Yoann Gourcuff peut-il transcender le 4-4-2 de son père ?
L'antithèse existe néanmoins chez les observateurs : Christian Gourcuff est adepte d'un 4-4-2 avec un milieu à plat qui « rationalise mieux l'occupation du terrain » à ses yeux, quand Yoann Gourcuff s'exprime le mieux comme meneur de jeu positionné dans l'axe derrière un ou deux attaquants. Une configuration qui l'a vu exploser à Bordeaux, ou briller par intermittence en pointe haute du milieu en losange de Lyon. Dans un éventuel 4-4-2 rennais, où pourrait-il s'exprimer au mieux ? « Milieu gauche éventuellement, s'il est associé à un latéral offensif qui prend le couloir à sa place, car Yoann n'a pas les qualités de débordement » , estime Bizeul. Comme soutien de l'attaquant en revanche, l'ancien formateur n'y croit pas trop, au contraire d'un rôle de milieu relayeur axial où il jouirait de certaines libertés. « Si on y regarde de plus près, Christian Gourcuff a toujours aimé avoir dans ses équipes lorientaises au moins un joueur qui transcendait son schéma tactique, un joueur n'étant pas un simple milieu axial ou un simple second attaquant. Aujourd'hui dans le football français, il n'y en a pas beaucoup plus à même de transcender un schéma tactique que Yoann Gourcuff. » Il ne faut cependant pas s'y tromper : selon Bizeul, Gourcuff fils ne sera pas la base d'un éventuel succès de Gourcuff père à Rennes, mais plutôt, dans le meilleur des cas, une cerise sur le gâteau.

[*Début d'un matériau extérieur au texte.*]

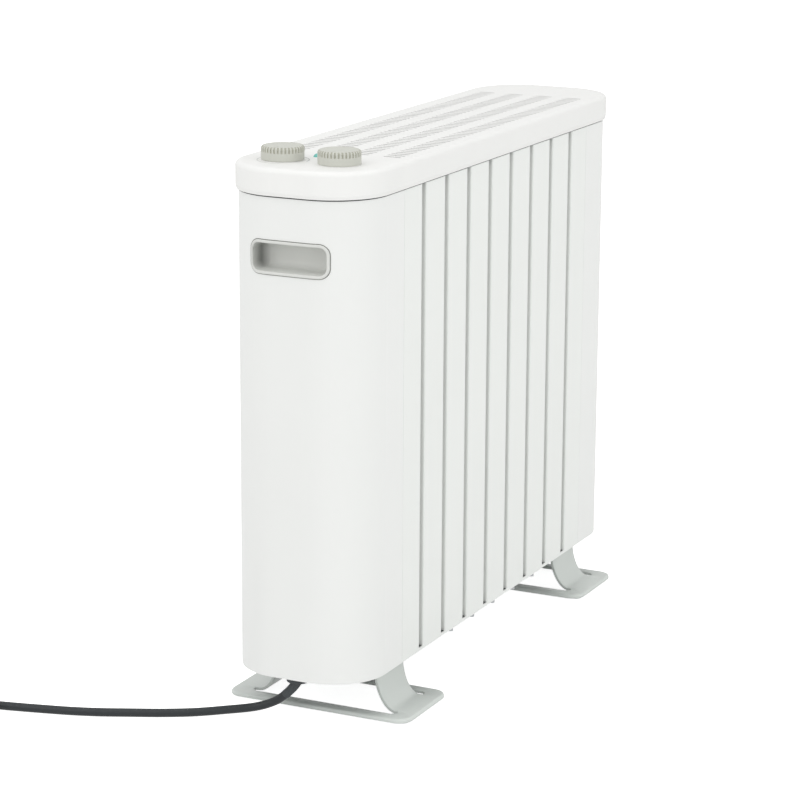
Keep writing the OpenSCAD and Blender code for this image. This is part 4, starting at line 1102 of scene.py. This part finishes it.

Laisser du temps à Christian Gourcuff
« Le véritable double enjeu de leur éventuelle collaboration, c'est d'une part de laisser du temps à Christian Gourcuff pour installer son projet de jeu, qui est ambitieux car offensif, et d'autre part de laisser Yoann se focaliser sur le foot pour récupérer l'intégralité de ses moyens. » En 2002, alors qu'il avait signé pour cinq saisons, Christian Gourcuff n'avait pas tenu un an, fragilisé par des luttes de pouvoir internes et des mauvais résultats. Qu'est-ce qui a changé 14 ans plus tard pour laisser croire qu'il aura enfin les clés et le temps de poser des bases solides ? René Ruello est en position de force, contrairement à 2002, quand il avait refusé de signer la lettre de licenciement de son entraîneur et été évincé quelques mois après lui. Que le président rennais aille rechercher le technicien en dit assez long de ses intentions : relancer ce qui avait été avorté lors du premier passage de Christian Gourcuff sur le banc du SRFC. Avec pour objectif, plus qu'une position bien définie au classement, l'idée de « donner une identité de jeu à cette équipe qui en cherche une depuis longtemps » . Pas une mince affaire pour Bizeul, car « il arrive dans un contexte où le centre de formation est performant - Dembele n'est pas arrivé hier -, mais où un lourd recrutement à l'étranger a été effectué. C'est sur ce point que je suis le plus sceptique, car cela va lui prendre plus de temps pour installer ce projet de jeu. À Lorient, cela a fonctionné, car il avait imposé des principes et habitudes communes à différents niveaux du club. » Dans cette mission, Yoann Gourcuff pourrait être un relais de son père, mais aussi l'une des premières victimes d'un échec éventuel, comme le rappelle le précédent de 2002.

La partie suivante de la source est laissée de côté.